The many letters written by Noongar people in the archive illuminate brightly a dark period in Western Australian history. Some letters are acts of pleading. Some are acts of subversion or protest. Some are strong assertions of Indigenous human rights. All honour Noongar peoples’ political autonomy and their strength, courage and resilience. This writing is not only an archival trace of how many Noongar people negotiated the State, its institutions and its policies. It is also a trace of how they constructed a new discourse of Indigenous human rights by renegotiating the language of human rights. This campaign has been passed down from one generation to the next.
The past reverberates inside our bodies like a second heartbeat. On National Sorry Day, I will feel the reverberation of histories of dispossession beating inside my chest. Yet, I will also feel the reverberation of these histories of resilience and move in time to its beat.
Dr Elfie Shiosaki is an Associate Investigator with CHE and an Indigenous Postdoctoral Research Fellow at the Centre for Human Rights Education at Curtin University, Western Australia. She was awarded her PhD by at The University of Western Australia in 2015, and she is one of the Chief Investigators of an Australian Research Council Discovery Project that aims to produce the first account of letter writing by Noongar people in archives in Western Australia from 1860 to 1960.

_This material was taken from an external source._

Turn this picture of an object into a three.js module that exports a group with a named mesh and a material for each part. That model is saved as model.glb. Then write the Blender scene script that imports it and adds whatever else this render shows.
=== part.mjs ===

[1] M. Dos and K. Lieff, Letters from Berlin: A Story of War, Survival, and the Redeeming Power of Love and Friendship (Guilford, CT: Lyons Press, 2012), pp. 298–99.
[2] Excerpts of Edward Harris’s letters have been reproduced with permission.
Thanks, Effie. Sorry. These letters are a reminder that violations of the human rights of indigenous people continued in the government’s full knowledge of the shocking distress their policies were causing. Keatings question is still tthe right one.